Before dusk, the day begins to wane. Most of the surfers go home, the Mexicans walk with their families, others leave on horseback, while the last of the surfers wait and wait — hoping for that final, perfect wave.

The stragglers will catch the rose light of the setting sun as the pelicans hover, floating in the air before taking aim again and dive bombing for a fish.

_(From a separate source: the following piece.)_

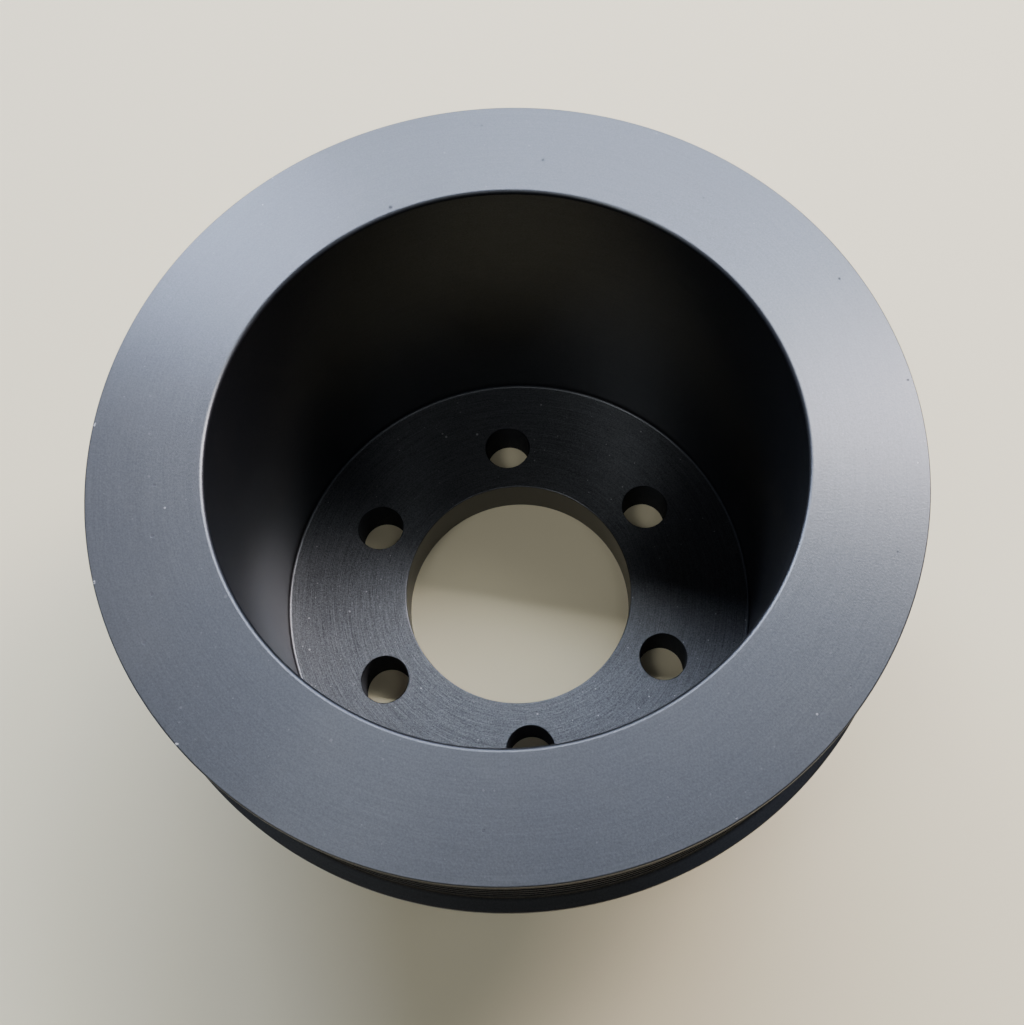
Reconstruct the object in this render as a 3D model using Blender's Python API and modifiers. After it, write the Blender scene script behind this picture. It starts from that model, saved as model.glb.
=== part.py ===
"""Deep-dish belt pulley, turned from one solid billet and drilled. Metres, +Z up.

The origin is the centre of the mounting face. +Z runs along the axis of rotation towards the
open end of the cup, and the first bolt hole is on +Y.

Along the axis, from the mounting face up: a thick web with a pilot bore and six bolt holes, a
plain cup wall, and round the cup's open end a wide rim that carries a multi-rib belt between
two lips, the lower one a little larger. All of it is one piece of metal, so it is one object.
"""

import math

import bmesh
import bpy

# Driving dimensions
UPPER_LIP_RADIUS = 0.1000  # at the open end
LOWER_LIP_RADIUS = 0.1012
HEIGHT = 0.1283  # mounting face to open end
RIM_WIDTH = 0.0380  # along the axis, over both lips
CUP_RADIUS = 0.0718  # the cup's bore
WALL_THICKNESS = 0.0082  # cup wall behind the rim
WEB_THICKNESS = 0.0158
BORE_RADIUS = 0.035  # pilot bore through the web
BOLT_COUNT = 6
BOLT_CIRCLE_RADIUS = 0.049
BOLT_HOLE_RADIUS = 0.0071
FIRST_BOLT_ANGLE = math.radians(90)

# Belt track: V grooves for a belt of standard rib pitch, between the feet of the two lips
TRACK_RADIUS = 0.0980  # at the rib tips
UPPER_LIP_WIDTH = 0.0027
UPPER_LIP_FOOT = 0.0047  # the open end's face to the track
LOWER_LIP_WIDTH = 0.0016
LOWER_LIP_FOOT = 0.0034  # the rim's underside to the track
RIB_COUNT = 8
RIB_PITCH = 0.00356
GROOVE_DEPTH = 0.0029
GROOVE_FLOOR = 0.0007
GROOVE_HALF_ANGLE = math.radians(20)

# Edges and corners
EDGE_BREAK = 0.0004
LOWER_EDGE_BREAK = 0.0005
MOUTH_BREAK = 0.0012
HUB_CHAMFER = 0.0010
WEB_FILLET = 0.0010
RIM_FILLET = 0.0020
FILLET_STEPS = 3

# Facets
TURNED_STEPS = 72
HOLE_STEPS = 24
MERGE_DISTANCE = 0.00001
SHARP_ANGLE = math.radians(30)

OUTER_WALL_RADIUS = CUP_RADIUS + WALL_THICKNESS
RIM_BOTTOM = HEIGHT - RIM_WIDTH
TRACK_TOP = HEIGHT - UPPER_LIP_FOOT
TRACK_BOTTOM = RIM_BOTTOM + LOWER_LIP_FOOT


def arc(centre_radius, centre_height, radius, start, end):
    """Points (radius, height) along an arc in the profile's plane, from start to end degrees."""
    points = []
    for step in range(FILLET_STEPS + 1):
        angle = math.radians(start + (end - start) * step / FILLET_STEPS)
        points.append(
            (
                centre_radius + radius * math.cos(angle),
                centre_height + radius * math.sin(angle),
            )
        )
    return points


def belt_track():
    """The V grooves from the upper lip down to the lower lip, centred between the lips' feet."""
    half_floor = GROOVE_FLOOR / 2
    half_mouth = half_floor + GROOVE_DEPTH * math.tan(GROOVE_HALF_ANGLE)
    first_groove = (TRACK_TOP + TRACK_BOTTOM + (RIB_COUNT - 1) * RIB_PITCH) / 2
    points = []
    for groove in range(RIB_COUNT):
        middle = first_groove - groove * RIB_PITCH
        points += [
            (TRACK_RADIUS, middle + half_mouth),
            (TRACK_RADIUS - GROOVE_DEPTH, middle + half_floor),
            (TRACK_RADIUS - GROOVE_DEPTH, middle - half_floor),
            (TRACK_RADIUS, middle - half_mouth),
        ]
    return points


def rim_profile():
    """The rim's outer side, from the open end's face down to the cup wall."""
    upper_lip = [
        (UPPER_LIP_RADIUS - EDGE_BREAK, HEIGHT),
        (UPPER_LIP_RADIUS, HEIGHT - EDGE_BREAK),
        (UPPER_LIP_RADIUS, HEIGHT - UPPER_LIP_WIDTH),
        (TRACK_RADIUS, TRACK_TOP),
    ]
    lower_lip = [
        (TRACK_RADIUS, TRACK_BOTTOM),
        (LOWER_LIP_RADIUS, RIM_BOTTOM + LOWER_LIP_WIDTH),
        (LOWER_LIP_RADIUS, RIM_BOTTOM + LOWER_EDGE_BREAK),
        (LOWER_LIP_RADIUS - LOWER_EDGE_BREAK, RIM_BOTTOM),
    ]
    corner = arc(
        OUTER_WALL_RADIUS + RIM_FILLET, RIM_BOTTOM - RIM_FILLET, RIM_FILLET, 90, 180
    )
    return upper_lip + belt_track() + lower_lip + corner


def hub_profile():
    """The mounting face and the pilot bore, from the cup wall's foot to the web's inner face."""
    return [
        (OUTER_WALL_RADIUS, HUB_CHAMFER),
        (OUTER_WALL_RADIUS - HUB_CHAMFER, 0),
        (BORE_RADIUS + EDGE_BREAK, 0),
        (BORE_RADIUS, EDGE_BREAK),
        (BORE_RADIUS, WEB_THICKNESS - EDGE_BREAK),
        (BORE_RADIUS + EDGE_BREAK, WEB_THICKNESS),
    ]


def cup_profile():
    """The inside of the cup, from the web's inner face out to the wall and up to the open end."""
    corner = arc(
        CUP_RADIUS - WEB_FILLET, WEB_THICKNESS + WEB_FILLET, WEB_FILLET, 270, 360
    )
    mouth = [(CUP_RADIUS, HEIGHT - MOUTH_BREAK), (CUP_RADIUS + MOUTH_BREAK, HEIGHT)]
    return corner + mouth


def collection_named(name):
    """A new collection in the scene."""
    collection = bpy.data.collections.new(name)
    bpy.context.scene.collection.children.link(collection)
    return collection


def black_anodised():
    """Black anodised aluminium, satin from the lathe."""
    material = bpy.data.materials.new("black_anodised")
    material.use_nodes = True
    shader = material.node_tree.nodes["Principled BSDF"]
    shader.inputs["Base Color"].default_value = (0.022, 0.023, 0.027, 1)
    shader.inputs["Metallic"].default_value = 0.8
    shader.inputs["Roughness"].default_value = 0.42
    return material


def turned(name, profile, collection):
    """A closed (radius, height) profile, turned about Z."""
    mesh = bpy.data.meshes.new(name)
    outline = bmesh.new()
    corners = [outline.verts.new((radius, 0, height)) for radius, height in profile]
    for start, end in zip(corners, corners[1:] + corners[:1]):
        outline.edges.new((start, end))
    outline.to_mesh(mesh)
    outline.free()
    obj = bpy.data.objects.new(name, mesh)
    collection.objects.link(obj)
    screw = obj.modifiers.new("turn", "SCREW")
    screw.axis = "Z"
    screw.angle = math.tau
    screw.steps = screw.render_steps = TURNED_STEPS
    screw.use_merge_vertices = True
    screw.merge_threshold = MERGE_DISTANCE
    return obj


def bolt_drill(index, collection):
    """The cutter for one bolt hole, longer than the web is thick, with a flat facing the axis."""
    angle = FIRST_BOLT_ANGLE - index * math.tau / BOLT_COUNT
    bpy.ops.mesh.primitive_cylinder_add(
        vertices=HOLE_STEPS,
        radius=BOLT_HOLE_RADIUS,
        depth=WEB_THICKNESS * 2,
        location=(
            BOLT_CIRCLE_RADIUS * math.cos(angle),
            BOLT_CIRCLE_RADIUS * math.sin(angle),
            WEB_THICKNESS / 2,
        ),
        rotation=(0, 0, angle + math.pi / HOLE_STEPS),
    )
    drill = bpy.context.object
    drill.name = f"bolt_drill_{index + 1}"
    for owner in list(drill.users_collection):
        owner.objects.unlink(drill)
    collection.objects.link(drill)
    drill.hide_render = True
    drill.display_type = "WIRE"
    return drill


def cut(obj, cutter):
    """Cuts cutter's shape out of obj."""
    boolean = obj.modifiers.new(cutter.name, "BOOLEAN")
    boolean.operation = "DIFFERENCE"
    boolean.solver = "EXACT"
    boolean.object = cutter


def finished(obj):
    """Puts obj's evaluated shape in its mesh, smooth but for its real edges."""
    graph = bpy.context.evaluated_depsgraph_get()
    mesh = bpy.data.meshes.new_from_object(obj.evaluated_get(graph))
    mesh.name = obj.name
    obj.modifiers.clear()
    obj.data = mesh
    mesh.shade_smooth()
    mesh.set_sharp_from_angle(angle=SHARP_ANGLE)


def main():
    for obj in list(bpy.data.objects):
        bpy.data.objects.remove(obj, do_unlink=True)
    parts = collection_named("deep_dish_belt_pulley")
    cutters = collection_named("cutters")
    profile = rim_profile() + hub_profile() + cup_profile()
    pulley = turned("belt_pulley", profile, parts)
    for index in range(BOLT_COUNT):
        cut(pulley, bolt_drill(index, cutters))
    finished(pulley)
    pulley.data.materials.clear()
    pulley.data.materials.append(black_anodised())


main()
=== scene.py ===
"""A deep-dish belt pulley in black anodised aluminium, on a pale floor in soft studio light.

The fine turned and drilled body replaces the plain CAD solid. It stands in the same place and
takes its overall sizes from the CAD frame.
"""

import math

import bmesh
import bpy
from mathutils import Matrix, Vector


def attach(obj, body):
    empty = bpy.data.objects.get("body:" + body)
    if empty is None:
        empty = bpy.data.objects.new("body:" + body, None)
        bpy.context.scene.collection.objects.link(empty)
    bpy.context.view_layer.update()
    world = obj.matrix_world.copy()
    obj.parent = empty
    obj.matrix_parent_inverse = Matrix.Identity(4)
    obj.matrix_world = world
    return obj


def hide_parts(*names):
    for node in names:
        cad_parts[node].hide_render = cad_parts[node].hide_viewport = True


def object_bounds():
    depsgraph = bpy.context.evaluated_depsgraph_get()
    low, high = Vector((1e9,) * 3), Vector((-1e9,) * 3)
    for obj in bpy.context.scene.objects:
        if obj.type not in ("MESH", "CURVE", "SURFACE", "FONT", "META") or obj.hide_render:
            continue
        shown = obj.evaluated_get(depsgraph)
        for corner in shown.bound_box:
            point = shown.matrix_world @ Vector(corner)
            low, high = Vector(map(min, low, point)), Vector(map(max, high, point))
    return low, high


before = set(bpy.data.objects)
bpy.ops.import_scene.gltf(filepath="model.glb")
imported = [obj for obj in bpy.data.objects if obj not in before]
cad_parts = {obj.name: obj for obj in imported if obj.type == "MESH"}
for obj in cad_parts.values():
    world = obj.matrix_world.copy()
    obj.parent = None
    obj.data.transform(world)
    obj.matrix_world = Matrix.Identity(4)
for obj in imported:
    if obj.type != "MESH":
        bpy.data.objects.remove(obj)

cad_low, cad_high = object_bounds()

# Sizes from the frame
LOWER_LIP_RADIUS = cad_high.x
HEIGHT = cad_high.z

# Sizes that the frame's box doesn't give
UPPER_LIP_RADIUS = 0.1000
RIM_WIDTH = 0.0380
CUP_RADIUS = 0.0718
OUTER_WALL_RADIUS = 0.080
WEB_THICKNESS = 0.0158
BORE_RADIUS = 0.035
BOLT_COUNT = 6
BOLT_CIRCLE_RADIUS = 0.049
BOLT_HOLE_RADIUS = 0.0071
FIRST_BOLT_ANGLE = math.radians(90)

# Belt track: the number and the pitch of its grooves are guessed
TRACK_RADIUS = 0.0980
UPPER_LIP_WIDTH = 0.0027
UPPER_LIP_FOOT = 0.0047
LOWER_LIP_WIDTH = 0.0016
LOWER_LIP_FOOT = 0.0034
RIB_COUNT = 8
RIB_PITCH = 0.00356
GROOVE_DEPTH = 0.0029
GROOVE_FLOOR = 0.0007
GROOVE_HALF_ANGLE = math.radians(20)

# Rounding of edges and corners
EDGE_ROUND = 0.0004
MOUTH_ROUND = 0.0012
LOWER_EDGE_ROUND = 0.0005
LIP_ROUND = 0.0003
LIP_FOOT_ROUND = 0.0009
RIB_ROUND = 0.00022
WEB_FILLET = 0.0010
RIM_FILLET = 0.0020
HUB_ROUND = 0.0010
BORE_ROUND = 0.0004
HOLE_CHAMFER = 0.00025
ROUND_STEP = math.radians(15)

TURNED_STEPS = 288
HOLE_STEPS = 96
MERGE_DISTANCE = 0.000002
SHARP_ANGLE = math.radians(35)
FLAT_FACE_WEIGHT = 50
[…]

The day’s game of light gives way to the night’s way with sound — the roar of great thunderous, crashing waves pierced by the isolated calls of humans and animals rising from the palms. You can hear it best from the deck of the Guadua, an excellent French-influenced restaurant (with fine vegetarian dishes and crushed ice margaritas) built in a large palapa midway up the beach.

Guarding wildlife

There seems to be a profound understanding that the beach and the water and its flora and the fauna are resources to be guarded. At the spot where, 20 years ago, there was a turtle slaughterhouse, there is now a turtle museum. Local vigilantes preserve the species’ chances by driving their trucks or ATVs over the turtle tracks that appear from time to time in the sand, blatantly giving away the location of their precious eggs. The Santa Fe and other restaurants and hotels indicate when there is to be a liberaçion — the mass hatching of as many as 100,000 turtles in one night making their multitudinous scramble to the sea under cover of darkness to avoid the gluttonous pelicans and their enormous scooping beaks.

Wildlife watching

Do make sure, while you are here, to visit the Laguna Manialtepec, about 20 kilometres north of Puerto Escondido. This enormous lagoon is rich with birds because it is bounded by high mangrove trees with impenetrable knots of chalky roots planted in the water.

After a bird-spotting boat excursion of exceptional reward, a beer can be had on the dune that separates the lagoon from the sea, and it will become clear to you that because the surroundings of Puerto Escondido are so spectacular, the flora and fauna so much a presence, that even we humans will be humbled and take our place amid all the wonders that are to be found here.